Au restaurant, au salon de coiffure ou chez le dentiste, si on vous demande de payer des frais pour un rendez-vous manqué ou une réservation non respectée, c’est légal ou pas ? Réponse courte : ça dépend !
Réponse longue : vous devez d’abord savoir si la personne qui veut vous refiler la facture est un commerçant, un professionnel ou un artisan. C’est son statut qui détermine si elle a le droit ou pas de vous imposer des frais. Voici comment s’y retrouver.
« Non » pour les commerçants
Quand il est question d’un commerçant qui offre des biens ou des services, c’est la Loi sur la protection du consommateur (LPC) qui s’applique. Et ce, peu importe qu’il s’agisse d’une entreprise à but lucratif, d’une coopérative ou d’une organisation sans but lucratif.
Un article bien précis de cette loi — l’article 13, pour les curieux — prévoit qu’un commerçant ne peut pas déterminer à l’avance des frais à payer si vous ne respectez pas le contrat conclu avec lui. Le « contrat » dont il est question ici peut être une entente écrite ou verbale, comme une réservation faite sur Internet ou par téléphone pour un repas ou une teinture. « Ce qui est interdit, c’est de fixer à l’avance, par écrit ou verbalement, une somme qui serait due si le client n’honore pas le contrat », résume le porte-parole de l’Office de la protection du consommateur (OPC), Charles Tanguay. Cela signifie par exemple qu’un restaurant, un salon de coiffure ou un spa ne peut pas vous prévenir que vous devrez payer 20 dollars si vous ne vous présentez pas à votre rendez-vous ou à l’heure de votre réservation.
L’Association Restauration Québec (ARQ) aimerait d’ailleurs que les choses changent, car le nombre de tables laissées vides par des clients qui font faux bond est en augmentation, selon un sondage mené auprès de ses membres.
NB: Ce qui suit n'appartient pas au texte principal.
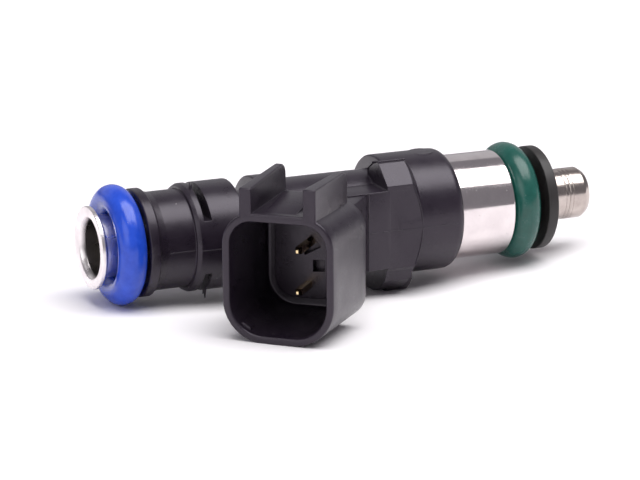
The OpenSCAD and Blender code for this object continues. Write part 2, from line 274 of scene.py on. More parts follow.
class Nodes:
    """Short names for building one material's node tree. Lengths in patterns are in millimetres."""

    def __init__(self, name):
        self.material = bpy.data.materials.new(name)
        self.material.use_nodes = True
        self.tree = self.material.node_tree
        self.shader = self.tree.nodes["Principled BSDF"]
        place = self.add("ShaderNodeTexCoord").outputs["Object"]
        self.mm = self.vector("SCALE", place, scale=1 / MM)

    def add(self, kind, **settings):
        node = self.tree.nodes.new(kind)
        for key, value in settings.items():
            setattr(node, key, value)
        return node

    def link(self, value, socket):
        if isinstance(value, bpy.types.NodeSocket):
            self.tree.links.new(value, socket)
        else:
            socket.default_value = value

    def vector(self, operation, a, b=None, scale=None):
        node = self.add("ShaderNodeVectorMath", operation=operation)
        self.link(a, node.inputs[0])
        if b is not None:
            self.link(b, node.inputs[1])
        if scale is not None:
            node.inputs["Scale"].default_value = scale
        return node.outputs[0]

    def math(self, operation, a, b=0.0, clamp=False):
        node = self.add("ShaderNodeMath", operation=operation, use_clamp=clamp)
        self.link(a, node.inputs[0])
        self.link(b, node.inputs[1])
        return node.outputs[0]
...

Ces restaurateurs affirment perdre de 600 à 1 200 dollars par semaine en moyenne, puisqu’ils engagent des frais (achat de nourriture, personnel) en fonction du nombre de réservations prévues.
Cela ne veut cependant pas dire que les commerçants n’ont aucun recours dans l’état actuel de la loi. « Un commerçant ne peut pas prévoir le montant du dommage, explique Me Sylvie De Bellefeuille, avocate et conseillère budgétaire chez Option consommateurs. Mais si, par son comportement, le consommateur cause un dommage au commerçant, celui-ci peut avoir un recours pour le dommage réellement subi. » Comme le restaurateur doit vous poursuivre pour obtenir compensation, ce genre de recours est surtout utilisé lorsqu’il essuie une grosse perte.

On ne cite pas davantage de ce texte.